28 Nisan 2014 Pazartesi

Seher Şeniz aseksüel miydi?


Aseksüellik, herhangi bir cinse karşı cinsel çekim gücünün olmama hali ve eşcinsellik, heteroseksüellik ve biseksüellik gibi cinsel yönelimleirn yanında diğer bir durumdur. Dünya üzerinde % 1 aseksüel bulunmaktadır. Aseksüellik, dini veya kişisel inançlar sebebiyle cinsellikten kaçma değil de, kişinin, cinsel ilgisizliğinin doğuştan ve kalıcı olduğuna inanmasıdır. Bazı kişiler cinsel isteksizliğine rağmen karşı tarafı memnun etmek adına cinsel ilişkiye girebilmektedir.

Seher Şeniz çocukluğumdan beri adını hep duyduğum bir fenomendir. Striptizci, dansöz, seks filmi yıldızı ve magazin çıplaklarından ve ailesiyle sıcak ilişkileri olmadığı için evlenerek özgürlüğüne kavuşacağına inananlardandır o da. 16 yaşında evlendiğinde, daha erkekle kadın arasındaki bedensel farkı bile bilmemektedir. Verdiği bir röportajında, ilk ilişkiden sonra 2,5 saat banyondan çıkamadığını ve 10 yıl boyunca bir daha seksi düşünmediği için lezbiyen olduğundan şüphelenmeye başladığını anlatır. Hayatı boyunca da hiç aydınlıkta sevişmemiş ve seksin onun için hiçbir önemi olmamıştır. Romantizmden hoşlanmaktadır ama seksten değil.

Striptizcilikten dansözlüğe geçmesi, dansözlüğü çok ayıp bulduğu için zor olur. İlk altı ay dansözlükten iğrenmesine rağmen devam eder bu işe. Dansözlükten neden iğrenir; çünkü Arap dansözler dansın yer bölümünde sevişmeyi canlandırdıkları için, dansözlük ona seksi çağrıştırmaktadır ama o yaptığı işin seks olmadığına dair kendini savunur "benim dansımda yer bölümü yok" diye. Daha sonra sinemaya geçer ama 70'lerin sonuna doğru sinemadaki seks furyası sebebiyle yurt dışına kaçar. Yurt dışında da striptiz yapmaya devam eder.

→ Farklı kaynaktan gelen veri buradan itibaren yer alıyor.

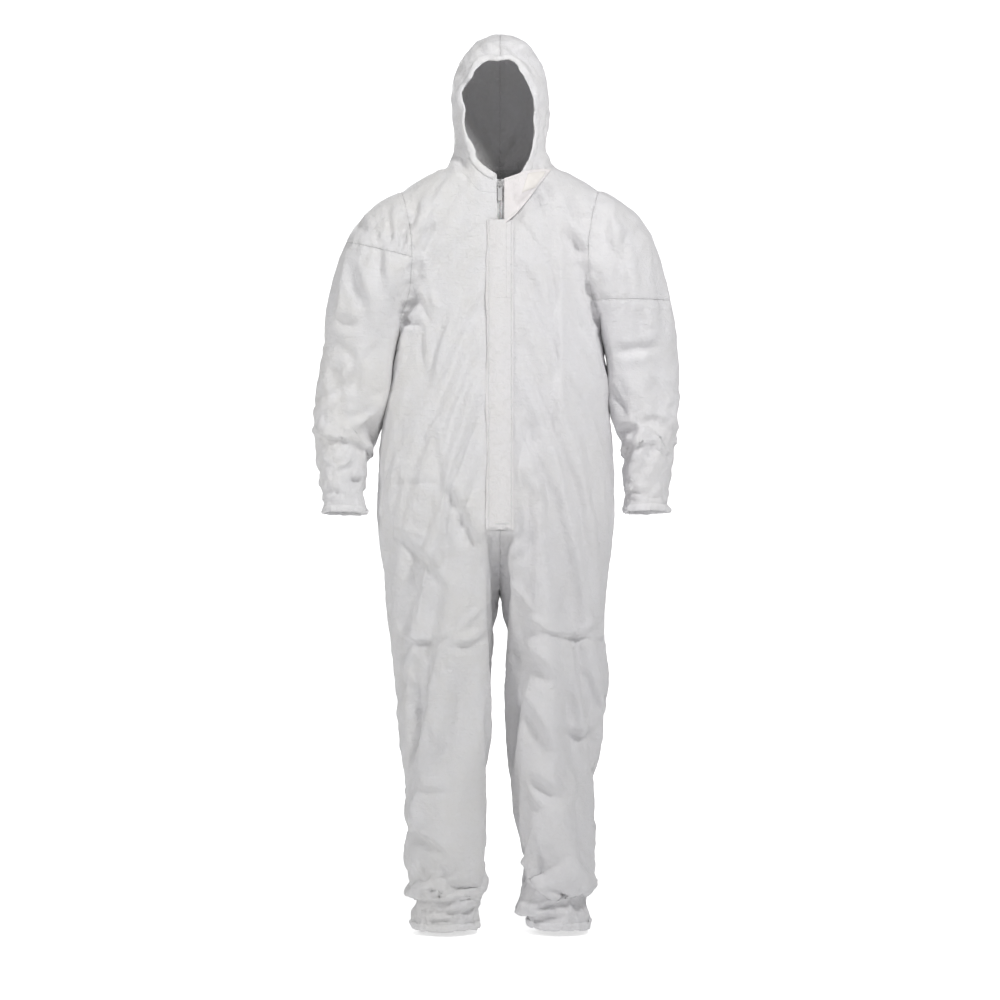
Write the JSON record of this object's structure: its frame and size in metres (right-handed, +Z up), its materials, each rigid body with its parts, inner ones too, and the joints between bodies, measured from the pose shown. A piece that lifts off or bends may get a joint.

Farkındaysanız seksten hep kaçmış ama seksi çağrıştıran işler de geçim kaynağı olmuş. Ayrıca sekse ilgisizliğine rağmen ismi erkeklerle de anılmıştır. Tanrı'ya da inanıyor, reenkarnasyona-yeniden doğuşa da. Ölmeden önce, “Bir dahaki sefere dünyaya erkek olarak geleceğimi de biliyorum” der.

Seher Şeniz 1992'de intihar ettiğinde 44 yaşındaydı. Başucuna bıraktığı mektupta, “Nihayet bu iğrenç dünyadan gitmeyi başardım. Ölmenin, ölmeye çalışmanın bu kadar zor olduğunu söyleselerdi alay ederdim. 15 yaşında anladım insanların ne mal olduğunu. Ben fahişe olmak için yaratılmamışım, hassas ve duygusalım. Öldüğümü kimse bilmesin."

Manga grubunun son albümlerinde yer alan "Eriyorum Nihayete" isimli şarkısına ilham olan Seher Şeniz'in, Hürriyet'ten İpek İzci'nin haberine konu olan hayat hikayesini okuyunca, kafamda "Seher Şeniz acaba aseksüel miydi?" sorusu oluştu. Wikipedia'dan teyit ettiğim aseksüellikle, Seher Şeniz'in cinselliğe bakış açısı örtüşüyor gibiydi. Sekse ihtiyaç duymama, hatta seksten, hatta hatta seksi çağrıştıran dans, çıplaklık gibi durumlardan nefret etme, partnerini memnun etmek vesaire amaçlarla isteksiz de olsa cinsellikten kaçamama hali insanın aklına bu soruyu getiriyor otomatik olarak. Lezbiyen olup-olmadığını sorgulaması, reenkarnasyona inanıp dünyaya erkek olarak geleceğine inanması da, cinsel yönelim ve cinsiyet kimliğini de sorgulatıyor.

Cinselliksizlik, heteroseksist toplumlarda namuslu olmakla eş tutulmasına ve kadının konumu bakımından makbule geçmesine rağmen, ölmüş bir kişinin arkasından konuşmak aslında hiç de ahlaki değil ama sadece eşcinseller gibi öteki konumda olan aseksüellerin varlığına ve aseksüelliğe dikkat çekmek istedim. Yoksa Seher Şeniz ve ruhuna saygısızlık etmek değildi amacım. Seher Şeniz ve onu sevenlerden özür diliyorum.